The recent hateful murder of Trayvon Martin in Florida and the xenophobic beating and subsequent death of Shaima Alawadi in her own home in California accentuate the fact that racism still exists. Events such as these deflate the fantastical notion that we have developed a racism-free utopia. It is an inconvenient truth that racism — compounded by xenophobia and religious antipathy — not only exists in today’s world, but is an innate part of human nature. It will exist for as long as the human race endures.

Racism, defined by Webster’s Online Dictionary as “the discriminatory or abusive behavior towards members of another race,” exists in one form or another on every continent and in every country, every society, every neighborhood and every individual. Surprisingly, even our own human immune system behaves in a such a manner. Immunologists speak of a process in which our bodies react defensively to an “unwanted intrusion” by “foreign non-self” elements that are not recognized by the body. Sometimes, however, the process breaks down and the immune system attacks its own cells and tissues leading to what’s called “autoimmunity.” In this state of hypersensitivity, much like overt racism and hatred, the body attacks normal cells or members of its own society as if they were harmful foreign organisms.

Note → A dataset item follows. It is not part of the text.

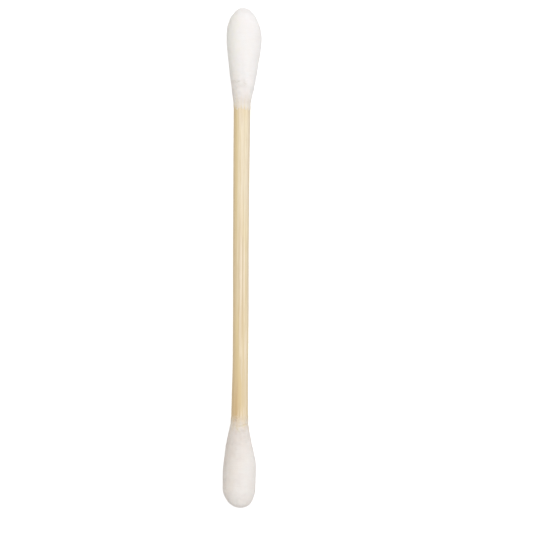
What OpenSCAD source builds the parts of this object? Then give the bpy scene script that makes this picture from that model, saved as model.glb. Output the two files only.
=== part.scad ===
// Double-ended cotton swab with a bamboo stick, lying on a table.
// Millimetres. The stick lies along Y with the upper head at +Y, X is to the
// right and Z is up. The origin is on the table, under the middle of the swab.

/* [Stick] */
// Length of the stick, whose ends are hidden in the cotton
stick_l = 70; // [50:0.5:150]
// Diameter of the stick where the cotton is wound on it
stick_d = 2.42; // [2:0.02:3.2]
// Diameter of the stick halfway between the heads
waist_d = 2.28; // [2:0.02:3.2]
// Bevel round each cut end of the stick
end_bevel = 0.25; // [0.05:0.05:0.6]

/* [Upper head] */
// Length of the head, from its nose to the thin edge of the cotton
upper_l = 14.8; // [11:0.1:20]
// Diameter at the belly
upper_belly_d = 5.2; // [4.6:0.05:6.5]
// Distance of the belly from the nose
upper_belly_at = 4.4; // [3.4:0.1:6]
// Radius of the nose
upper_nose_r = 1.85; // [1.2:0.05:2.3]
// Radius of the curve from the belly into the taper
upper_flank_r = 16; // [4:0.5:30]
// Cotton past the end of the stick
upper_cover = 1.8; // [1:0.1:3]
// Lean of the head off the line of the stick, to the right
upper_lean = 1.5; // [-3:0.1:3]
// Length of the last thin turns, on the stick
upper_film_l = 0.7; // [0.4:0.1:2]

/* [Lower head] */
// Length of the head, from its nose to the thin edge of the cotton
lower_l = 14; // [11:0.1:20]
// Diameter at the belly
lower_belly_d = 4.88; // [4.6:0.02:6.5]
// Distance of the belly from the nose
lower_belly_at = 4.8; // [3.4:0.1:6]
// Radius of the nose
lower_nose_r = 2.25; // [1.2:0.05:2.3]
// Radius of the curve from the belly into the taper
lower_flank_r = 18; // [4:0.5:30]
// Cotton past the end of the stick
lower_cover = 1.8; // [1:0.1:3]
// Lean of the head off the line of the stick, to the right
lower_lean = -0.5; // [-3:0.1:3]
// Length of the last thin turns, on the stick
lower_film_l = 1.4; // [0.4:0.1:2]

/* [Cotton] */
// Thickness of the last thin turns
film_t = 0.05; // [0.04:0.01:0.2]
// Gap between the stick and the cotton wound on it
socket_gap = 0; // [0:0.01:0.05]
// Depth by which the slimmer head is pressed flat on the table
rest_depth = 0.07; // [0.03:0.01:0.2]

/* [Hidden] */
$fn = 96;
wood = "#ecdbb9";
cotton = "#f6f2ec";

overall_l = stick_l + upper_cover + lower_cover;
upper_nose_y = overall_l / 2;
lower_nose_y = -overall_l / 2;
upper_end_y = upper_nose_y - upper_cover;
lower_end_y = lower_nose_y + lower_cover;
upper_neck_y = upper_nose_y - upper_l;
lower_neck_y = lower_nose_y + lower_l;
film_r = stick_d / 2 + socket_gap + film_t;
axis_h = min(upper_belly_d, lower_belly_d) / 2 - rest_depth;
table_w = 2 * max(upper_belly_d, lower_belly_d);
waist_steps = 12;
nose_steps = 12;
belly_steps = 10;
flank_steps = 8;
// The nose's radius stays this much under the belly's, and the flank's radius
// within this share of the flattest arc that still reaches the neck
nose_margin = 0.1;
flank_share = 0.9;

// Radius of the stick at a share t of the way from one neck to the other
function waist_r(t) = stick_d / 2 - (stick_d - waist_d) / 2 * pow(sin(180 * t), 2);

// Points on an arc from angle a to angle b. An arc that runs on from another one
// leaves out the point that they share, by starting at step 1.
function arc(centre, r, a, b, steps, first = 1) =
    [for (i = [first : steps]) let (t = a + (b - a) * i / steps) centre + r * [cos(t), sin(t)]];

// Half section of the stick, with the radius first and the place along Y second
module stick_outline(gap) {
    r = stick_d / 2 + gap;
    span = upper_neck_y - lower_neck_y;
    waist = [for (i = [0 : waist_steps]) let (t = i / waist_steps)
        [waist_r(t) + gap, lower_neck_y + span * t]];
    polygon(concat(
        [[0, lower_end_y - gap], [r - end_bevel, lower_end_y - gap],
         [r, lower_end_y - gap + end_bevel]],
        waist,
        [[r, upper_end_y + gap - end_bevel], [r - end_bevel, upper_end_y + gap],
         [0, upper_end_y + gap]]));
}

// The stick as a solid, larger by a gap all round where it cuts its sockets
module rod(gap = 0)
    translate([0, 0, axis_h]) rotate([-90, 0, 0]) rotate_extrude() stick_outline(gap);

// Half section of a head, from the nose to the neck. The nose arc runs into the
// belly arc, the belly arc into the flank arc and that into the straight taper,
// all without a corner. The last thin turns lie on the stick.
module head_outline(l, belly_r, belly_at, nose, flank_max, film_l) {
    belly_arc = (pow(belly_r, 2) + pow(belly_at - nose, 2) - pow(nose, 2)) / (2 * (belly_r - nose));
    belly_centre = [belly_r - belly_arc, belly_at];
    to_nose = [0, nose] - belly_centre;
    nose_turn = atan2(to_nose[1], to_nose[0]);

    neck = [film_r, l - film_l];
    drop = belly_r - film_r;
    reach = neck[1] - belly_at;
    flank = min(flank_max, flank_share * (pow(reach, 2) + pow(drop, 2)) / (2 * drop));
    flank_centre = [belly_r - flank, belly_at];
    to_neck = neck - flank_centre;
    taper_turn = atan2(to_neck[1], to_neck[0]) - acos(flank / norm(to_neck));

    polygon(concat(
        arc([0, nose], nose, -90, nose_turn, nose_steps, 0),
        arc(belly_centre, belly_arc, nose_turn, 0, belly_steps),
        arc(flank_centre, flank, 0, taper_turn, flank_steps),
        [neck, [film_r, l], [0, l]]));
}

// A wound head whose nose is at the origin and whose neck is along +Z
module wound_head(l, belly_d, belly_at, nose_r, flank_r, film_l) {
    nose = min(nose_r, belly_d / 2 - nose_margin);
    rotate_extrude() head_outline(l, belly_d / 2, belly_at, nose, flank_r, film_l);
}

// Keeps what is above the table and outside the stick
module seated()
    difference() {
        children();
        rod(socket_gap);
        translate([-table_w / 2, -overall_l, -table_w]) cube([table_w, 2 * overall_l, table_w]);
    }

module stick() color(wood) rod();

module upper_tip()
    color(cotton) seated()
        translate([0, upper_neck_y, axis_h]) rotate([0, 0, -upper_lean])
            translate([0, upper_l, 0]) rotate([90, 0, 0])
                wound_head(upper_l, upper_belly_d, upper_belly_at, upper_nose_r, upper_flank_r,
                    upper_film_l);

module lower_tip()
    color(cotton) seated()
        translate([0, lower_neck_y, axis_h]) rotate([0, 0, lower_lean])
            translate([0, -lower_l, 0]) rotate([-90, 0, 0])
                wound_head(lower_l, lower_belly_d, lower_belly_at, lower_nose_r, lower_flank_r,
                    lower_film_l);

stick();
upper_tip();
lower_tip();
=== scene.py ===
"""A double-ended cotton swab with a bamboo stick, lying on a pale table.

Metres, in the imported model's frame: the stick lies along Y with the upper head
at +Y, X is to the right and Z is up. Angles round the stick are turns from the
top, growing towards +X.
"""
import math
from itertools import product

import bpy
import numpy as np
from mathutils import Matrix, Vector


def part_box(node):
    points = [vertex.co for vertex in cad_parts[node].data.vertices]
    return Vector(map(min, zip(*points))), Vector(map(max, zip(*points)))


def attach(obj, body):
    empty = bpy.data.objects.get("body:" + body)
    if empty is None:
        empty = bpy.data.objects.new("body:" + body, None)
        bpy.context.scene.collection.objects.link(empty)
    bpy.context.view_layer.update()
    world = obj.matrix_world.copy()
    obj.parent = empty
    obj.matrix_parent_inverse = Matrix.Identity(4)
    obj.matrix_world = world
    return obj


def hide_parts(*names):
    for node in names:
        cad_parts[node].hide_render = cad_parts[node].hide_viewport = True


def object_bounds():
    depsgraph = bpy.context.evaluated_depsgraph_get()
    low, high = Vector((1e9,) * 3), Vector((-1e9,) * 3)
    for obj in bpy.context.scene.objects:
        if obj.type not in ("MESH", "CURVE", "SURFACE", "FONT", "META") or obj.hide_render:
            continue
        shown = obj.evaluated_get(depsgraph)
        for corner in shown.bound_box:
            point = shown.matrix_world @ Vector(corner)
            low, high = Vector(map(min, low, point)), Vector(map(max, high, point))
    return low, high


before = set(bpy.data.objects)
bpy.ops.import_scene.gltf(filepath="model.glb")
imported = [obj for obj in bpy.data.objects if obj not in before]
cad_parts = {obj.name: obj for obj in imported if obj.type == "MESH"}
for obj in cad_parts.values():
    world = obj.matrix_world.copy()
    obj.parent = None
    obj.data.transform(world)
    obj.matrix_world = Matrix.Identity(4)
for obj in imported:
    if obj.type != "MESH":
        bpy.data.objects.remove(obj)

CAD_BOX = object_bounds()
MM = 0.001
TURN = 2 * math.pi

# Sizes and places that the solids give
STICK_LOW, STICK_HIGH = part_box("stick")
STICK_R = (STICK_HIGH.x - STICK_LOW.x) / 2
AXIS_Z = (STICK_LOW.z + STICK_HIGH.z) / 2
SWAB_L = CAD_BOX[1].y - CAD_BOX[0].y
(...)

Similarly, Martin and Alawadi were two normal citizens of the United States who were regarded as harmful beings by their killers.

Much of today’s world functions in a state of autoimmunity, repelling and destroying anything that threatens the status quo. One way to treat autoimmunity in humans is through the use of autoimmune suppressive medicine. The analogous medicine for society — such as the federal anti-racism laws and civil rights institutions, organizations and grassroots movements — has failed to treat or suppress racism. The failure of these efforts to stem racial discrimination may be attributed to the absence of any sustained and continuous campaign against racism. Efforts to address racism thus far have been impartial and fragmented, displacing racism instead of fully eradicating it. Paradoxically, and perhaps ominously, we see displaced racism today regrouping and showing its symptoms again and again.

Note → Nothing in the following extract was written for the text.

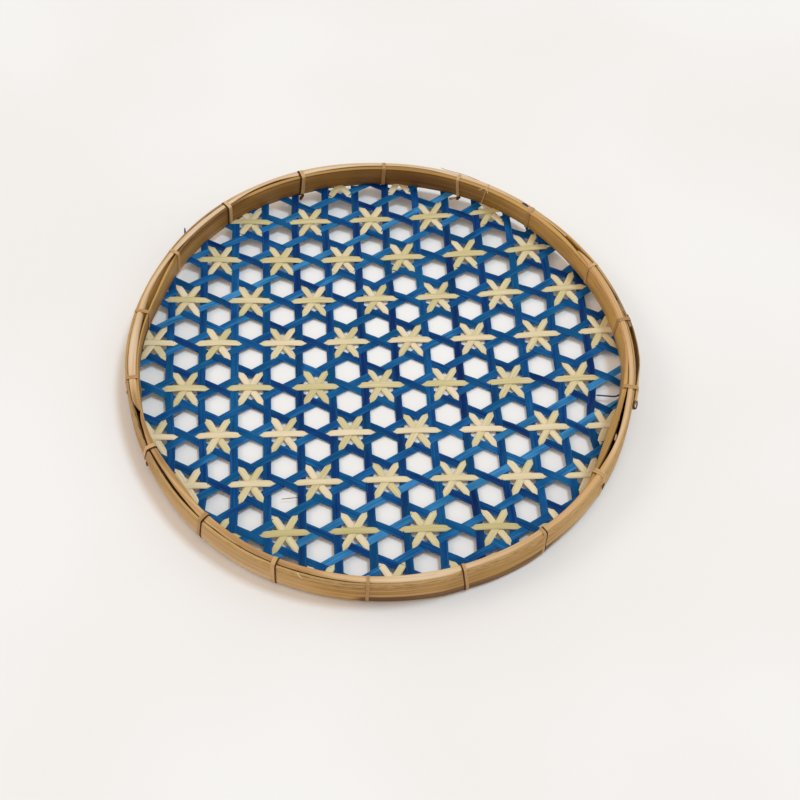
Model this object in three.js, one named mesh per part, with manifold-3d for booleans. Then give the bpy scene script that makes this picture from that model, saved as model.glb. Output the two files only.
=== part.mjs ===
// A shallow round bamboo basket for a wall or a table: an open hexagonal weave of blue strips with
// natural strips that make six-pointed stars, held between two bent hoops that are lashed with cane.
// Millimetres, +Z up. The origin is the middle of the rim, on the surface that the basket lies on.
import * as THREE from "three";
import { mergeVertices } from "three/addons/utils/BufferGeometryUtils.js";
import Module from "manifold-3d";

const wasm = await Module();
wasm.setup();

// Sizes of the rim
const outerHoopRadius = 190; // outer face of the outer hoop
const outerHoopThickness = 2;
const outerHoopHeight = 22.4;
const rimOval = 4; // how much longer the whole basket is front to back than across
const hoopGap = 4.4; // room between the hoops for strip ends and cane
const innerHoopThickness = 2;
const innerHoopHeight = 20.2;
const innerHoopOval = 0.8; // the inner hoop is a little longer front to back
const innerHoopBulge = 2; // how far the inner hoop stands off where it was bent
const bulgeAngles = [160, 335];
const bulgeSpread = 9; // degrees from the top of a bulge to its flank
const clearance = 0.3; // air between pieces that touch

// Lap of the outer hoop, whose end lies outside its start
const lapStart = 343; // degrees round the rim
const lapLength = 74;
const lapClimb = 73; // length over which the hoop climbs out before it passes its start

// Two rim canes fill the mouth of the gap and meet end to end
const caneHeight = 4.2;
const caneCrown = 1.9; // height of its rounded top
const caneProud = 1.3; // how far a cane stands above the hoops
const caneButts = [30, 193];
const caneButtGap = 1; // degrees between two cane ends

// Weave
const stripPitch = 24.4; // between neighbouring blue strips of one direction
const blueWidth = 6;
const naturalWidth = 6;
const stripThickness = 0.35;
const starOffsetX = -2; // the star nearest the middle
const starOffsetY = -11.4;
const edgeMargin = 4; // least bare opening between a strip and the hoop beside it
const blueDirections = { left_leaning: 150, upright: 90, right_leaning: 30 };
const naturalDirections = [0, 60, 120];

// Sag of the weave, which is flat in the middle where it rests
const restRadius = 60;
const kneeRadius = 125;
const kneeHeight = 1.5;
const edgeHeight = 4.4;
const dishSides = 12;

// Lashings of split cane round both hoops
const lashingWidth = 3.4;
const lashingThickness = 0.6;
const lashingAngles = [
  25, 47.5, 68, 87, 107.5, 128, 147, 166, 185, 204.5, 226, 244.5, 264, 283.5, 302.5, 323, 348, 367.5,
];
const threadAngle = 60;
const threadWidth = 1.2;
const threadThickness = 0.45;
const runWidth = 1.4; // the strand that joins two lashings under the outer hoop

// Fineness of the curves
const hoopStep = 4; // degrees of one flat of a hoop
const crownStep = 45; // degrees of one flat of a cane's rounded top
const circleSides = 90;

// Places that follow from the sizes
const layerPitch = stripThickness + clearance;
const stackHeight = 3 * layerPitch + stripThickness;
const outerHoopInner = outerHoopRadius - outerHoopThickness;
const dishRings = [
  [restRadius, 0],
  [kneeRadius, kneeHeight],
  [outerHoopInner / Math.cos(Math.PI / dishSides), edgeHeight],
];
const innerHoopOuter = outerHoopInner - hoopGap;
const innerHoopInner = innerHoopOuter - innerHoopThickness;
const innerHoopBottom = dishHeightAcross(innerHoopOuter + innerHoopOval) + stackHeight + clearance;
const hoopTop = innerHoopBottom + innerHoopHeight;
const outerHoopBottom = hoopTop - outerHoopHeight;
const lapLift = outerHoopThickness + clearance;
const lapAngle = lapLength / outerHoopRadius / rad(1);
const climbAngle = lapClimb / outerHoopRadius / rad(1);
const caneWidth = hoopGap - innerHoopOval - 2 * clearance;
const caneOuter = outerHoopInner - clearance;
const weaveEdge = outerHoopInner * Math.cos(rad(hoopStep / 2)) - clearance;
const caneTop = hoopTop + caneProud;

function rad(degrees) {
  return (degrees * Math.PI) / 180;
}

function smooth(t) {
  const u = Math.min(Math.max(t, 0), 1);
  return u * u * (3 - 2 * u);
}

// Height of the dish under a point on one of its ribs, by straight lines between the rings
function dishHeight(radius) {
  const last = dishRings.length - 1;
  for (let i = 1; i <= last; i++) {
    const [r0, z0] = dishRings[i - 1];
    const [r1, z1] = dishRings[i];
    if (radius <= r1 || i === last) return z0 + ((z1 - z0) * Math.max(radius - r0, 0)) / (r1 - r0);
  }
  return 0;
}

// Height in the middle of a facet, where the flat dish is highest for its radius
function dishHeightAcross(radius) {
  return dishHeight(radius / Math.cos(Math.PI / dishSides));
}

// How far the inner hoop lies from its circle at an angle: its oval and its bulges
function innerHoopShift(angle) {
  let shift = -innerHoopOval * Math.cos(rad(2 * angle));
  for (const at of bulgeAngles) {
    const away = ((((angle - at) % 360) + 540) % 360) - 180;
    shift -= innerHoopBulge * Math.exp(-((away / bulgeSpread) ** 2));
  }
  return shift;
}

// How far the outer hoop has climbed outwards, by the angle run since its start
function outerHoopLift(run) {
  return lapLift * smooth((run - 360 + climbAngle) / climbAngle);
}

// The lift of the outermost layer at an angle, where a lashing goes round it
function outermostLift(angle) {
  const run = (((angle - lapStart) % 360) + 360) % 360;
  return outerHoopLift(run < lapAngle ? run + 360 : run);
}

function polar(radius, angle, z) {
  return new THREE.Vector3(radius * Math.cos(rad(angle)), radius * Math.sin(rad(angle)), z);
}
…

It is important to note that racism is not strictly confined within the borders of the U.S. It is rampant abroad as well. It is universal. Racism is not bound to one set of races, colors, ages, religions or ethnicities. In fact, victims of racism and hate can be found not only in places such as Florida and California, but also in places like the Panjwai District of Kandahar, Afghanistan; Toulouse, France and Homs, Syria.

Racism is viral; it will mutate and persist in our society as part of nature. It morphs from an overt racism to a more subtle and more systemic racism that impacts our entire society. It won’t just follow a traditional method of expression such as whites against blacks; it also expresses itself through other outlooks such as through browns or blacks against other minorities. In some places racism will be made explicit through codified laws, entrenched as part of the law of the land. In other places racism won’t be so institutionalized but will instead be expressed indirectly through other vehicles — such as through the actions of a neighborhood guard rather than a policeman.

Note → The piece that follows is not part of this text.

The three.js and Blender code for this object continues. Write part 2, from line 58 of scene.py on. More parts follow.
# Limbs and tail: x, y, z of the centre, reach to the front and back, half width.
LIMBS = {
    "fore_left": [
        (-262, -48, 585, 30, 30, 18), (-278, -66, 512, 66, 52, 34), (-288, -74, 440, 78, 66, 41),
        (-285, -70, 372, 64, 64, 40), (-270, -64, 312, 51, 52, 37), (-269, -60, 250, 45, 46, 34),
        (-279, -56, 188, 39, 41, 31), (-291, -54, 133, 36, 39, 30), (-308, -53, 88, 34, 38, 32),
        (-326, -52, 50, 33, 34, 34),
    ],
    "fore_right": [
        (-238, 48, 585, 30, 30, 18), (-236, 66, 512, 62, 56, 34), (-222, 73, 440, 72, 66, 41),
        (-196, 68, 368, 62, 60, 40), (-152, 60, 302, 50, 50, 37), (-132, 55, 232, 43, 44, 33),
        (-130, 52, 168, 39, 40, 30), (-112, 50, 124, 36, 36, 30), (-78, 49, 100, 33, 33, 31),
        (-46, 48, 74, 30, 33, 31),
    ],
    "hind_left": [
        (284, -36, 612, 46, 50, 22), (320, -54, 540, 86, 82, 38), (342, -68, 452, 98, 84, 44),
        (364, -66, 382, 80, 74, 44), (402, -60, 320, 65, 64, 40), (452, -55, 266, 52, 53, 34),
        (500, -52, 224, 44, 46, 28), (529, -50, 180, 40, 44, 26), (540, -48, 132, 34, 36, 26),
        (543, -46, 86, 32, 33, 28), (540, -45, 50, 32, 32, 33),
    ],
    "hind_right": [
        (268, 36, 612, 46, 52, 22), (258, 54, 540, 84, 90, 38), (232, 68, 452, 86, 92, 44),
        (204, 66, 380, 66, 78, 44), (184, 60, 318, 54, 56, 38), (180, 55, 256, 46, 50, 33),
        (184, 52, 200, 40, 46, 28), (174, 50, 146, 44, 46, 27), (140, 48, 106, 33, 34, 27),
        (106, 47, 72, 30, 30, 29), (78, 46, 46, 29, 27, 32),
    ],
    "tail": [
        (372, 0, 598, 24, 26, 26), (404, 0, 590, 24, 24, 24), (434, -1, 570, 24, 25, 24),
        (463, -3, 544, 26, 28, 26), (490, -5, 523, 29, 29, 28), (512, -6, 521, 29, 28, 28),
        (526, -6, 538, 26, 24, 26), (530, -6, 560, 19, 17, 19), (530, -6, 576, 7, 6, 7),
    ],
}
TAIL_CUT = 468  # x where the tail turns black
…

Unfortunately, there will always be fodder for this viral disorder. There will always be some part of society that feels under threat from multiculturalism, immigration, religion or race. If a society is not color-conscious, then it may be religion-conscious or language-conscious. There always will be reasons to hate anyone for any “unnamed or unnamable sin” such as wearing a hoodie or a hijab. As a result there will always be an artificial class viewed as the untouchables of society. And that is the inconvenient truth about racism, which cannot be eradicated but only reduced through a sustained, multi-faceted campaign that addresses its root causes and quarantines its symptoms effectively in all spheres of society.